Friday, July 1, 2011

Spin cycle



1. I experimented with a slow camera shutter speed to show motion on the merry-go-round. (The green and white forms are children running and pushing.) Samuel is in the center, above the white mass. Elise, by some fluke, is the only face in focus. She thought that was cool!




2. You wouldn't know it by this initial show of fear, but Samuel loved the merry-go-round so much he wouldn't get off. 



 

3. I love this shot for how Samuel's face is in sharper focus relative to the spinning around him. (Look at his fingers and feet!) I also like how the stripes on his shirt mimic the spinning grooves.


Spin Cycle

A mother I know, a stylishly grounded woman whose exquisite paintings expand my thinking, used this word to describe the realm of child-rearing: Perpetual.

Meals, dishes, laundry, carpools, homework, conflict resolution. Rinse, repeat.

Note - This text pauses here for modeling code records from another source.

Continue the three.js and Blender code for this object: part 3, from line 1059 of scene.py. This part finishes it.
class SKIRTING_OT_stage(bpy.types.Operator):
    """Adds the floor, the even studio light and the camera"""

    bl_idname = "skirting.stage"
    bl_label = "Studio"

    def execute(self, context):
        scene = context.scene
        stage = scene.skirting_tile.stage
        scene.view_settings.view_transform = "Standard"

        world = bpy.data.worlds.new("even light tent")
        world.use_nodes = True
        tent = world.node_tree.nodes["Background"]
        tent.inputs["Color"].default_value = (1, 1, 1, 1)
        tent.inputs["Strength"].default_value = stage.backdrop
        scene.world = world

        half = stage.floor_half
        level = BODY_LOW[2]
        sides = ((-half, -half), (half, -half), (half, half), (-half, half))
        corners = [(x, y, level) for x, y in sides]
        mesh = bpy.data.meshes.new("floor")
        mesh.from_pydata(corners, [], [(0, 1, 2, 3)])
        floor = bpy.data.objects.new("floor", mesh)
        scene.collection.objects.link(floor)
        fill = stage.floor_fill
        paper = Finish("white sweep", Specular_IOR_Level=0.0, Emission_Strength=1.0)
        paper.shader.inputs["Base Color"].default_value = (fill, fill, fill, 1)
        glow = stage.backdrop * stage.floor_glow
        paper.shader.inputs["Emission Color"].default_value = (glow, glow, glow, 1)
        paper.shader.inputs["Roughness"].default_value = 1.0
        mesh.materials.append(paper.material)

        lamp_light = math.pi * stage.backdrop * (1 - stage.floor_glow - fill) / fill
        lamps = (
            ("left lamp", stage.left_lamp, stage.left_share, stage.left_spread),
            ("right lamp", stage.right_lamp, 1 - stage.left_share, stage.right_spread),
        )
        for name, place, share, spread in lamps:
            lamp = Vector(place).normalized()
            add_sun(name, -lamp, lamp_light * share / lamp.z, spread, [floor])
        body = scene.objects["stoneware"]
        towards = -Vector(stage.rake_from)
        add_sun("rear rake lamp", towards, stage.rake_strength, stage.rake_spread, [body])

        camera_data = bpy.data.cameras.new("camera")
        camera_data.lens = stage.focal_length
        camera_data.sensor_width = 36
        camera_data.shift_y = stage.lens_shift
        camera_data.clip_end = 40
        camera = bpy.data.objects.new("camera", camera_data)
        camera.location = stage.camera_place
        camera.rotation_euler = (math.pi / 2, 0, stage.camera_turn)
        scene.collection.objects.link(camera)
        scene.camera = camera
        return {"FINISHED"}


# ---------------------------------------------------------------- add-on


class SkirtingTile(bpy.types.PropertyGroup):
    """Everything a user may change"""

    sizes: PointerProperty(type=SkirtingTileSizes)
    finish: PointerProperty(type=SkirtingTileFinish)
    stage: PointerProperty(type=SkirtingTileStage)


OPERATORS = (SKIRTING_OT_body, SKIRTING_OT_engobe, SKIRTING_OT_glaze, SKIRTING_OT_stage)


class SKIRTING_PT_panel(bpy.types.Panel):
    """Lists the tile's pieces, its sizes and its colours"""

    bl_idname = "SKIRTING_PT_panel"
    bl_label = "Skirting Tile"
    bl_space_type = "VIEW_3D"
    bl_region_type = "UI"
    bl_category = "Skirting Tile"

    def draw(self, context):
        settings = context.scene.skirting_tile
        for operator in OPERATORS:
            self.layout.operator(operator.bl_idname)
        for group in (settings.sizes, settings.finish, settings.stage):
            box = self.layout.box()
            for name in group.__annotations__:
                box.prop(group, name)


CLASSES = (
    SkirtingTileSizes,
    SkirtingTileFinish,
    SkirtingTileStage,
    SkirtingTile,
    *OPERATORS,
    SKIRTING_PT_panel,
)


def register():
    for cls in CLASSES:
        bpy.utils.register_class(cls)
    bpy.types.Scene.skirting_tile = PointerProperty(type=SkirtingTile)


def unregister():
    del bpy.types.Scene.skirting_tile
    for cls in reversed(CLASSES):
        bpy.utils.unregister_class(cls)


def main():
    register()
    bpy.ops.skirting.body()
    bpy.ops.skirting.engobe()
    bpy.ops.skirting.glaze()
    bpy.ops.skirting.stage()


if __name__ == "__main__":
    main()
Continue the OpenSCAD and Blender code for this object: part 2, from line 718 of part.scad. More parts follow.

Perpetual. It has a lofty connotation. It is not the word I thought of first. Tedious, routine, monotonous maybe. Overwhelming, overbearing, draining sometimes. 

We had to abandon the merry-go-round sooner than expected on Monday because the friends we drove to the park, a mother and her two daughters, were ready to leave. This did not sit well with James. My normally mellow 7-year-old threw the biggest tantrum known to man -- made worse because I could not shrink into anonymity.  Next, at the grocery store, where I drove my neighbor too, Samuel threw a huge fit. What gives?

Rinse, repeat.

I have been bogged down lately in a swamp of mothering discouragement. I am exhausted. I'm lonely. I often feel like I'm spinning out of control, not able to stay on top of anything (although my laundry pile would grant an impressive "king of the hill" perch).

The spinning of the merry-go-round -- almost hypnotically tranquil to watch that day, with its soundtrack of laughing, happy children -- stays with me.

These things are perpetual, too:

• Seasons
• Sunrises and sunsets
• My daily choice to put a positive spin on my current role, because I get to have these precious children forever.